I’ve just come to the end of another draft of Evensong, a fantasy novel that could one day be added to a university reading list on the subject of meta-fiction. In fact, that would be pretty amazing. While having an epic fantasy feel to it, Evensong is very much a reflection on the practice of writing. My MC, author Jeff Powell, is currently working on the fourth novel of his Feldall Saga, Evensong, when he finds himself summoned into the novel by characters who are unimpressed with his plans for their future.
As my contribution to the WiPpeteers, I’ve chosen a chat from page 8 between Jeff and his agent:
“I’ve had a breakthrough. Just finished an all-nighter and probably facing another one if I catch a few z’s throughout the day. There’s so much genius in this apartment right now, people walking by are inspired.”
Lisa chuckled. “I’ll settle for decent as long as it’s moving. I deal with enough ‘genius’ in my life, thanks.”
“You’ll be happy. The Brady-Corey-Jasmine triangle? Let’s just say wedding bells will be ringing.”
He envisioned Lisa’s eyebrows shooting up. “You finally made a decision?”
With a noncommittal noise, Jeff said, “What do I know about love? Closest relationship I have with a woman is with you, and it’s about as romantic as taking my car in for a tune-up.”
“You don’t have a car.”
“You see my point. That’s why I let the readers decide this one, and the resounding majority preferred Brady’s sensitivity over Corey’s brazenness.”
“At least you can move on with it. About damn time.”
“I said you’d be happy.”
“I’ll check in after the meeting. You’re on lock down until this draft is done.”
“Yes, ma’am,” Jeff said, taking another drink. “But I’m sending you the take-out receipts.”
How does it differ from other works in its genre?
The story within a story idea is far from new, but having Jeff aware of being within a world he created, I think (hope) gives some unique opportunities to play with the fantasy genre, author stereotypes, and the writing process in general. I’ve had a few beta readers tell me it’s given them a new way to approach their characters and world-building, which is a pretty neat thing to hear.
What experiences have influenced you?
Other than the usual life experiences (for better or worse), lately it’s been my writer friends. Evensong was created based on a flash fiction contest on my writer’s forum. Sharing different strategies for outlining, writing and editing; playing idea ping pong to figure out that sticky ending; sharing sympathy tweets over the query process – these people have really built up my confidence, but also helped my develop a critical eye on my own work. Also the occasional strange and bizarre conversations have inspired some really fun story ideas.

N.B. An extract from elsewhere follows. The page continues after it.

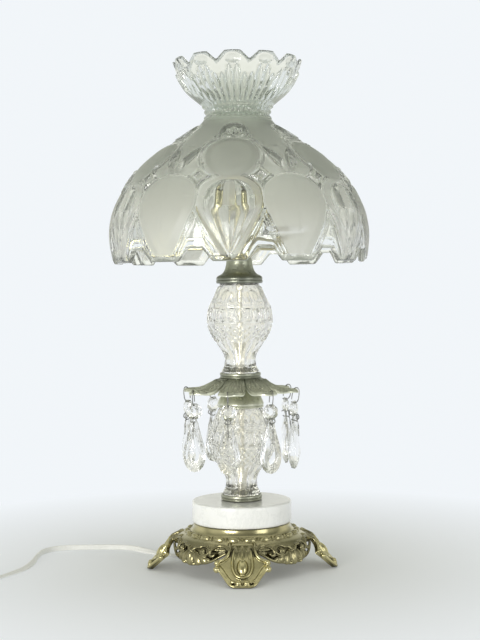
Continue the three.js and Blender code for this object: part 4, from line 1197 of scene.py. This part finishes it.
def foot_point(w, z, lift=0.0):
    """A point of a foot's face: w sideways, z up, lift out of the face."""
    w, z = np.asarray(w, float), np.asarray(z, float)
    rho = np.interp(z, FOOT_SIDE[:, 1], FOOT_SIDE[:, 0])
    dz = np.interp(z + 1.5, FOOT_SIDE[:, 1], FOOT_SIDE[:, 0]) - np.interp(z - 1.5, FOOT_SIDE[:, 1], FOOT_SIDE[:, 0])
    nr, nz = 3.0, -dz
    ln = np.hypot(nr, nz)
    bow = 6.2 * (w / 29.0) ** 2 * sm(z, -6, 14)
    return np.stack([rho - bow + nr / ln * lift, w, np.maximum(z + nz / ln * lift, 0.02)], axis=-1)


def skirt_r(z):
    return np.interp(z, [13.2, 16, 19.5, 24, 28.6, 31, 33, 34.7, 36.5], [69.8, 71.2, 71.7, 70.9, 69.4, 68.0, 66.0, 63.4, 59.0])


def build_base():
    H = Heap()
    # top plate with its hollow, polished collar
    outer = smooth_path([(5.05, 47.2), (30, 47.2), (48.4, 47.2), (49.1, 47.1), (49.4, 46.4), (49.7, 45.0), (50.2, 43.2), (50.9, 41.6), (51.9, 40.3), (53.2, 39.2), (55.0, 38.0), (57.6, 36.9), (60.4, 35.9), (63.4, 34.7), (65.8, 33.1),
                         (67.6, 31.4), (68.6, 29.9), (68.4, 29.2)], n=110)
    inner = [(66.0, 29.2), (65.0, 30.6), (63.0, 31.9), (60.2, 32.9), (56.0, 34.2), (51.2, 36.4), (48.4, 39.4), (47.2, 43.4), (45.5, 43.7), (5.05, 43.7)]
    H.lathe(np.vstack([outer, inner]), A=180)
    # eggs side by side, a thin reel between each two
    tilt = np.array([0.66, 0.75])
    for i in range(22):
        a = (i + 0.5) * 360 / 22
        tan = np.array([math.cos(a * RAD), math.sin(a * RAD), 0])
        nrm = at(1, a) * tilt[0] + np.array([0, 0, tilt[1]])
        slope = np.cross(nrm, tan)
        H.ball(at(55.2, a, 37.3) + nrm * 0.5, (6.2, 2.9, 3.0), (tan, slope, nrm), n=22, m=12)
        b = a + 180 / 22
        tb = np.array([math.cos(b * RAD), math.sin(b * RAD), 0])
        nb = at(1, b) * tilt[0] + np.array([0, 0, tilt[1]])
        H.ball(at(55.2, b, 37.3) + nb * 0.5, (1.05, 3.1, 2.4), (tb, np.cross(nb, tb), nb), n=12, m=8)
    # skirt plate, its lower edge rising to an arch beside each foot
    A = 720
    azs = np.arange(A) * 0.5
    off = np.abs(((azs + 45) % 90) - 45)                    # from the nearest foot
    low = np.interp(off, [0, 11, 13, 17, 21, 24, 27, 30, 34, 38, 41, 45], [27, 27.4, 27.0, 24.6, 21.6, 19.6, 18.2, 17.0, 16.2, 15.0, 14.0, 13.4])
    rows = []
    deep = lambda z: 7.5 * np.clip(1.35 - ((off - 18.5) / 6.4) ** 2 - ((z - 25.5) / 5.2) ** 2, 0, 1)
    for f in np.linspace(0, 1, 26):
        z = 34.5 + (low - 34.5) * f
        rows.append(polar(skirt_r(z) - 0.9 - deep(z), azs, z))
    for f in np.linspace(1, 0, 26):
        z = 34.5 + (low - 34.5) * f
        rows.append(polar(skirt_r(z) - 3.1 - deep(z), azs, z + 0.2))
    H.put(np.stack(rows), wrap_quads(len(rows), A))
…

Why do you write what you do?
Because the characters won’t let me go. That’s usually how it happens. I’ll have a hundred vague story ideas on any given day, but it’s the characters that stick with me. Once I have them fleshed out in my head, it’s hard to get them back in the box!
How does your writing process work?
I’ll let you know once I figured it out. My process is constantly evolving, and it’s mainly due to my writer friends, as mentioned above. I’ll hear about someone else’s system, think it sounds really cool, and then adapt it in a way that works for me. With Evensong, I’ve done 5 in-depth edits, and each with a different system that I’ve learned. Some work, some don’t, so I make notes on what I should do with the next project.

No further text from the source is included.